▸ TASK INSTRUCTIONS: The lines to print start at the one containing "makeTorso();" and end at the one containing "record = json.load(file)"; print them exactly, ends included, and only them.

▸ RECORDS PROVIDED:
-------------------------
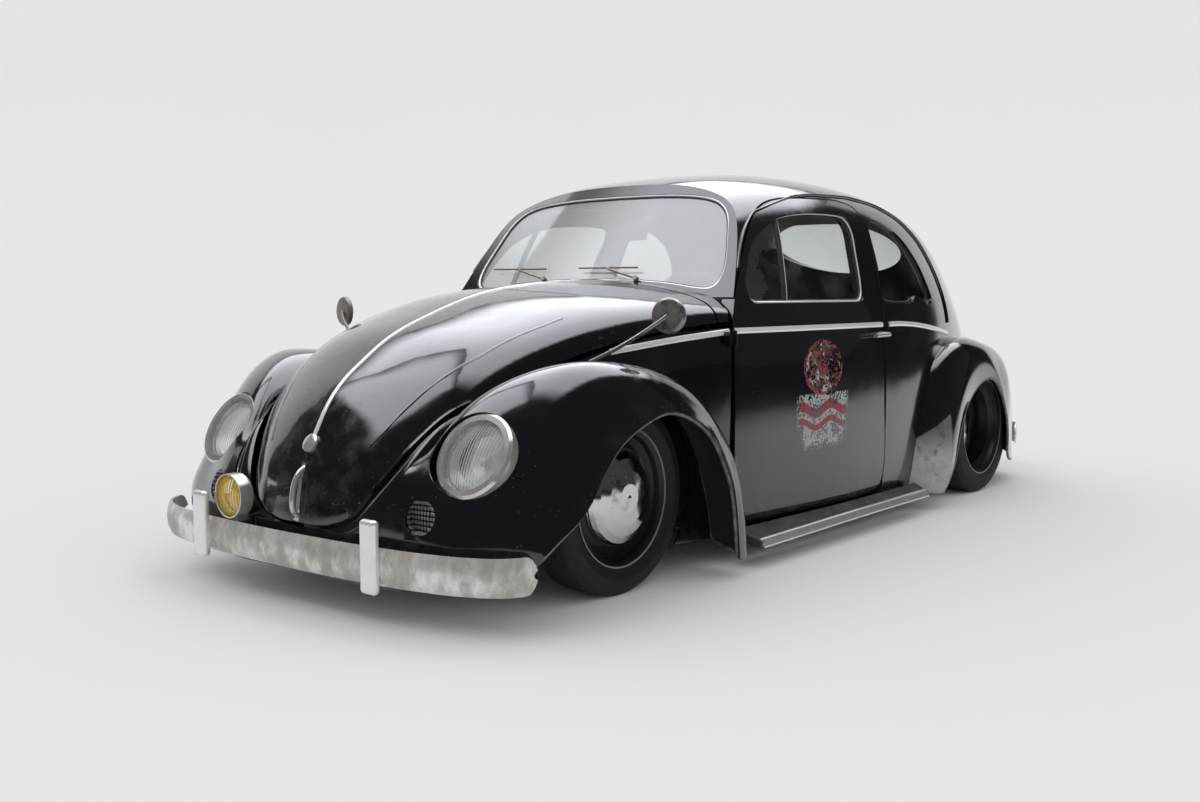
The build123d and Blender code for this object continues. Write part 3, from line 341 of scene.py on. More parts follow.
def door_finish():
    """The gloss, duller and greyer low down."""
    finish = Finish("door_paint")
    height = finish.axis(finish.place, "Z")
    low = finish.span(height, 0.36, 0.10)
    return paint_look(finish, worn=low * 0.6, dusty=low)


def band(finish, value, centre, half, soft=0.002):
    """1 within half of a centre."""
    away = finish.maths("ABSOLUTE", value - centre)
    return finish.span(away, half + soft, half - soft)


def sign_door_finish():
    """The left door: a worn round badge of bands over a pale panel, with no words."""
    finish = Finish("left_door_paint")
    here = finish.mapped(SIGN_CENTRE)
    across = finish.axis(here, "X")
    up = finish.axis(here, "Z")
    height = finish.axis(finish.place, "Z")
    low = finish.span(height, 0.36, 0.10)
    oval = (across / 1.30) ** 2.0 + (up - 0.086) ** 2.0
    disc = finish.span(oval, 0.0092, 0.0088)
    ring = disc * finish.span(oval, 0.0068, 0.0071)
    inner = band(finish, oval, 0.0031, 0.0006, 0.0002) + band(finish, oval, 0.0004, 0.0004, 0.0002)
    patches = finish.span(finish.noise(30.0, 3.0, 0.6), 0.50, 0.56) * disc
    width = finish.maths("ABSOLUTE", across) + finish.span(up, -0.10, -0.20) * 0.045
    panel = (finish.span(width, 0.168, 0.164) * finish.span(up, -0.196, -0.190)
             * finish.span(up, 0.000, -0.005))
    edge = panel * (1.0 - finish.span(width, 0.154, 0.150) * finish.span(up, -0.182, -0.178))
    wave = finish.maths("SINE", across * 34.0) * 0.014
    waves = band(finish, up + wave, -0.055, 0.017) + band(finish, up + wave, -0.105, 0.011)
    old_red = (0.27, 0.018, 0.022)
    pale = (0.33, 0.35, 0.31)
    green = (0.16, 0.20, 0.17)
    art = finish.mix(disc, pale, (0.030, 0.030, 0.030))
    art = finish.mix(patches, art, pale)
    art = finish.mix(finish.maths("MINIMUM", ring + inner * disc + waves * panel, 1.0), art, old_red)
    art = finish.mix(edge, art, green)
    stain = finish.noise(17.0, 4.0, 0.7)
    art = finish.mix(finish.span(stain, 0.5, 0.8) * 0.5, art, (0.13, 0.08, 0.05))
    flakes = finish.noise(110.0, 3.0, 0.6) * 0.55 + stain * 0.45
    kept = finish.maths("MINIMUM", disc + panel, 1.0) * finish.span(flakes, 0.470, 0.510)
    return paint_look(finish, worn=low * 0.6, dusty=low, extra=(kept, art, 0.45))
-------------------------
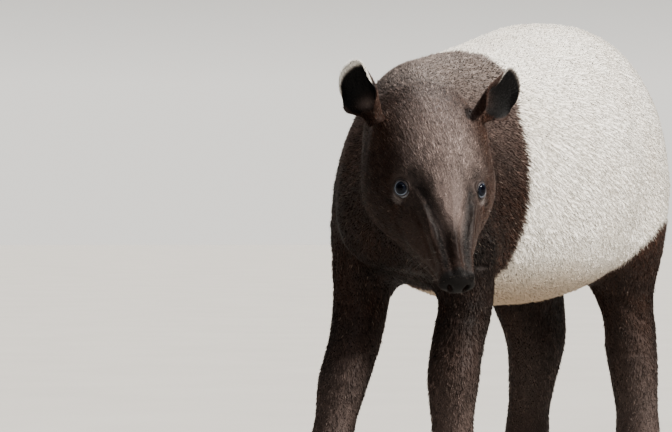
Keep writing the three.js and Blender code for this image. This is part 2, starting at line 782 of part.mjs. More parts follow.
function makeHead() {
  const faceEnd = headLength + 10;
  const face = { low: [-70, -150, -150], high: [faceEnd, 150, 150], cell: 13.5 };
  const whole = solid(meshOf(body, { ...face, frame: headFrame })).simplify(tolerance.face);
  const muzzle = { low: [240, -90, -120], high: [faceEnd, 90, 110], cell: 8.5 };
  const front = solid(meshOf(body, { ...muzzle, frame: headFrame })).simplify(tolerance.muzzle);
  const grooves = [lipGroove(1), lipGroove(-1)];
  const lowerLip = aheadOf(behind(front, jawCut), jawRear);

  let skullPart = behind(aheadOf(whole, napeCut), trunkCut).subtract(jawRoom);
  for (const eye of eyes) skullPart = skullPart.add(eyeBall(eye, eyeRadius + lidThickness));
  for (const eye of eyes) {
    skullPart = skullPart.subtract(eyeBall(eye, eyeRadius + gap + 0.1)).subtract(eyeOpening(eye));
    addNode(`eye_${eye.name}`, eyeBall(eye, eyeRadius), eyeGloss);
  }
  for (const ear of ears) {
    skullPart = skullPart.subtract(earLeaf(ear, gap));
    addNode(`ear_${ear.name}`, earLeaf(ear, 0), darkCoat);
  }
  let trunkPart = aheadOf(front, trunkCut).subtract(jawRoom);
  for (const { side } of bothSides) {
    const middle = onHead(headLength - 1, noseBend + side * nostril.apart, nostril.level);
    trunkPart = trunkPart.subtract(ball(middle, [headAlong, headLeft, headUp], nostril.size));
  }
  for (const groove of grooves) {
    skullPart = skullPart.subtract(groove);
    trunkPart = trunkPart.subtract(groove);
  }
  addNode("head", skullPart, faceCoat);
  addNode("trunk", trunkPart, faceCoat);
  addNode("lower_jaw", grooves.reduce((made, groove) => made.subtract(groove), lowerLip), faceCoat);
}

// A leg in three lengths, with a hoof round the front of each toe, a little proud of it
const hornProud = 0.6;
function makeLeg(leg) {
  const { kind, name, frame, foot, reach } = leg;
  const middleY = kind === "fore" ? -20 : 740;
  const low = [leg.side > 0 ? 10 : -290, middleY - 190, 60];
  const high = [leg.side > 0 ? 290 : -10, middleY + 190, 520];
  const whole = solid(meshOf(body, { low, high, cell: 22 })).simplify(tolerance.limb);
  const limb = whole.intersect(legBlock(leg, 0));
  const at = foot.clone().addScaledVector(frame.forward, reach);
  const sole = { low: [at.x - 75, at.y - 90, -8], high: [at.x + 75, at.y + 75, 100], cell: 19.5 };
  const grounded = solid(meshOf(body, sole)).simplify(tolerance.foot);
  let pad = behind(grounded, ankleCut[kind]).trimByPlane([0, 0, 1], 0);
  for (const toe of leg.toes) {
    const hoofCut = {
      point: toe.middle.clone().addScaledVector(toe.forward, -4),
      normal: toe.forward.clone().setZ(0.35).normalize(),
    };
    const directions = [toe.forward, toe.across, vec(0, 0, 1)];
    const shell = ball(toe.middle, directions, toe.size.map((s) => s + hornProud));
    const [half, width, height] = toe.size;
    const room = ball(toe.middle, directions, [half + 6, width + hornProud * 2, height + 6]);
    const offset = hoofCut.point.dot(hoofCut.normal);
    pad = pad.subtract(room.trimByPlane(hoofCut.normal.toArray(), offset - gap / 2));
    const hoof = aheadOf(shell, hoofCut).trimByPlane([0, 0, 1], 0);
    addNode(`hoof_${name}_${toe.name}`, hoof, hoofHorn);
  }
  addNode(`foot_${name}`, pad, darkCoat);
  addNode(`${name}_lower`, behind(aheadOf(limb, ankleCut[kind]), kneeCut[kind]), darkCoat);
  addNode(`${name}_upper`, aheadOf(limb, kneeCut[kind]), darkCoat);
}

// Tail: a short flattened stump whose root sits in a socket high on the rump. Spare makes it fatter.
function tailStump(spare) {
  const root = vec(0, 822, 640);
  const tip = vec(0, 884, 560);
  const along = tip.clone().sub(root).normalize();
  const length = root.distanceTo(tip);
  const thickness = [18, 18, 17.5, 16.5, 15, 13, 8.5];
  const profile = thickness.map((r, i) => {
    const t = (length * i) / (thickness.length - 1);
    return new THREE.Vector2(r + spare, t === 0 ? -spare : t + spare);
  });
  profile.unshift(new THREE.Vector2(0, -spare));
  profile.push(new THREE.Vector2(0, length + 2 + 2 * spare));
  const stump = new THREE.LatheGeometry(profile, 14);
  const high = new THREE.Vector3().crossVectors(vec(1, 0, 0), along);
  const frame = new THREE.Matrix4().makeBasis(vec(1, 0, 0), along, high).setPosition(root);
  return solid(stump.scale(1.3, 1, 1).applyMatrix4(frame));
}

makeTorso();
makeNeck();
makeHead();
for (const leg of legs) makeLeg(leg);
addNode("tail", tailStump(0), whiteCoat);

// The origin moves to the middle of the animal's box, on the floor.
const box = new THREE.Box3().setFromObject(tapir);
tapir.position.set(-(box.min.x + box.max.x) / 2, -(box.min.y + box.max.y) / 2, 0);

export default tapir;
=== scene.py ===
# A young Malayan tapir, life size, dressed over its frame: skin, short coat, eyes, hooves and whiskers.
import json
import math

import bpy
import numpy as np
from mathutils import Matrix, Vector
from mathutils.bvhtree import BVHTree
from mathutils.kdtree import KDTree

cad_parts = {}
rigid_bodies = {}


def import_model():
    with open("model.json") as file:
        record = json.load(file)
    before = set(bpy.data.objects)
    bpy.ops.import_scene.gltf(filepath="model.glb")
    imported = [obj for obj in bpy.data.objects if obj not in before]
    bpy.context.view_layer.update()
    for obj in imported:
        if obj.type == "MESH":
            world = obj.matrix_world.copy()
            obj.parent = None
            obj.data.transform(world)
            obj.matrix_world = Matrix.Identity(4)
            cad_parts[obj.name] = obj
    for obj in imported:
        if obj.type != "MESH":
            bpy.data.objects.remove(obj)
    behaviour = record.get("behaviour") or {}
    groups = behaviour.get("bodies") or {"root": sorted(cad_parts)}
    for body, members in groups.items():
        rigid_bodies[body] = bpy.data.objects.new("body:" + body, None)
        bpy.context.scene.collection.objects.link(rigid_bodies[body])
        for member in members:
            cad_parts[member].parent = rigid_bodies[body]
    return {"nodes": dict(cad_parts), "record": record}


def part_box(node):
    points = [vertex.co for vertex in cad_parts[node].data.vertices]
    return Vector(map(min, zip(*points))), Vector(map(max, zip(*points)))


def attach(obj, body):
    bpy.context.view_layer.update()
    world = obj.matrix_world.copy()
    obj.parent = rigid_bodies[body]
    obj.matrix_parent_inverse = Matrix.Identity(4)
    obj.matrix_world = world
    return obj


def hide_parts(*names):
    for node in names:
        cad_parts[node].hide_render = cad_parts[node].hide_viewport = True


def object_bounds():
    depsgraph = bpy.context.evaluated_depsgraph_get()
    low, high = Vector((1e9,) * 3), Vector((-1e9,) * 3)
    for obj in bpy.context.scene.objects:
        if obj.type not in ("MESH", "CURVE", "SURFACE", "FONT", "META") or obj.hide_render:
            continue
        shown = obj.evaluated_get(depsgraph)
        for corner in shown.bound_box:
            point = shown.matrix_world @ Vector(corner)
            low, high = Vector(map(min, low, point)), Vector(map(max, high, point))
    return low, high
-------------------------
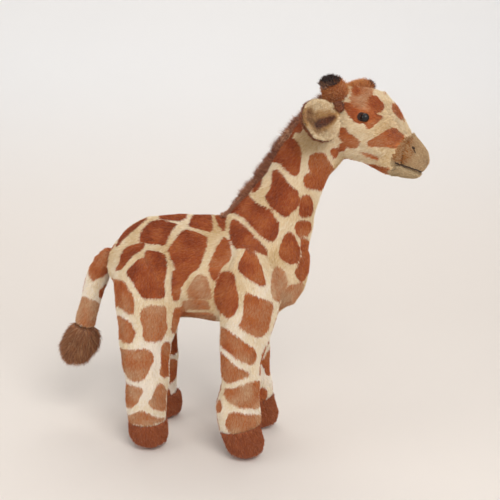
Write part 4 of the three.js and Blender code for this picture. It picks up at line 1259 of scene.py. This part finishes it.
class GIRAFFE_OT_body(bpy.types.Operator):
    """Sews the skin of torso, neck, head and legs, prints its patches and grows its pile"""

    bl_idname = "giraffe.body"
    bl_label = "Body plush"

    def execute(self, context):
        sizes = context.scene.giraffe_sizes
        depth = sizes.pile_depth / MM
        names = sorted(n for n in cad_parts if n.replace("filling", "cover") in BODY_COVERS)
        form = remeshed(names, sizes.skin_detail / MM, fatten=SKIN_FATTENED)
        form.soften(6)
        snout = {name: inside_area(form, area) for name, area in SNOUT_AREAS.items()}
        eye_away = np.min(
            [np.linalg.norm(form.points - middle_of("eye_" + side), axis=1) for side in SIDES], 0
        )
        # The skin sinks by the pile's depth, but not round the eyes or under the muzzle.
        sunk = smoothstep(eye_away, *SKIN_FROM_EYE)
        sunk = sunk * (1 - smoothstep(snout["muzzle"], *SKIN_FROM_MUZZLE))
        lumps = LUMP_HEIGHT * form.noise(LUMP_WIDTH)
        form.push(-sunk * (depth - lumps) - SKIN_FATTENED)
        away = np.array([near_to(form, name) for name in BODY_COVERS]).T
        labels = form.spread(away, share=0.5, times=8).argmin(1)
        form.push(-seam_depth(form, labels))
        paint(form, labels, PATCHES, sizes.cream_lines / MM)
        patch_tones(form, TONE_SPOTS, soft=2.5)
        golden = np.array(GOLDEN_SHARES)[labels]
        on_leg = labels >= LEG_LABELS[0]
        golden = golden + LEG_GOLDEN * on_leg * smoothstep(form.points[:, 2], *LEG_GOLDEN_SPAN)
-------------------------
▸ FINAL RESULT:
makeTorso();
makeNeck();
makeHead();
for (const leg of legs) makeLeg(leg);
addNode("tail", tailStump(0), whiteCoat);

// The origin moves to the middle of the animal's box, on the floor.
const box = new THREE.Box3().setFromObject(tapir);
tapir.position.set(-(box.min.x + box.max.x) / 2, -(box.min.y + box.max.y) / 2, 0);

export default tapir;
=== scene.py ===
# A young Malayan tapir, life size, dressed over its frame: skin, short coat, eyes, hooves and whiskers.
import json
import math

import bpy
import numpy as np
from mathutils import Matrix, Vector
from mathutils.bvhtree import BVHTree
from mathutils.kdtree import KDTree

cad_parts = {}
rigid_bodies = {}


def import_model():
    with open("model.json") as file:
        record = json.load(file)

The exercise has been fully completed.